Turkey’s Interior Ministry appointed trustees to replace 32 elected Kurdish mayors in 2019, the Mezopotamya news agency reported on Wednesday, citing a report drafted by the Peoples’ Democratic Party (HDP).
The HDP report also said a total of 4,567 party members were detained throughout the year and that 797 of them were arrested.
The detentions and arrests notably increased during the month of March, at the end of which Turkey held countrywide local elections, with 683 detentions and 102 arrests.
August 2019 represented another high point in the crackdown, with the Interior Ministry ousting the elected mayors of three large Kurdish cities — Diyarbakır, Van and Mardin — and authorities detaining 1,000 people and arresting 418.
The report also noted that Turkey launched a cross-border military incursion into Kurdish-held areas in northern Syria, which prompted new waves of detentions and arrests over anti-war protests organized by the party as well as investigations into 839 people over social media posts.
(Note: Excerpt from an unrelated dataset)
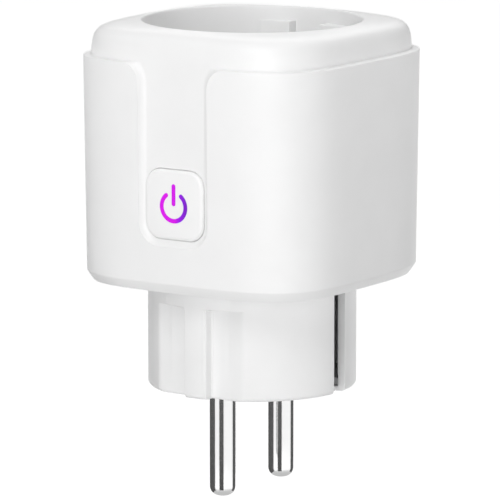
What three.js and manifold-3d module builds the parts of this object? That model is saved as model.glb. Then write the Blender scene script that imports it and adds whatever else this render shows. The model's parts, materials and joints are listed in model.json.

The practice of replacing elected mayors through appointment of government trustees on “counterterrorism” grounds in the predominantly Kurdish Southeast started during Turkey’s two-year state of emergency in the wake of an unsuccessful military coup attempt in July 2016.
Kurdish politicians, particularly members of the HDP, are often accused by Turkish government officials of having ties to the Kurdistan Workers’ Party (PKK), an insurgent group listed as a terrorist organization by Turkey as well as the European Union and the US.
Many of the ousted HDP mayors later faced terrorism-related criminal prosecutions.
The armed clashes between Turkey’s security forces and the PKK picked up in the summer of 2015 after a brief pause during which the two sides held peace talks.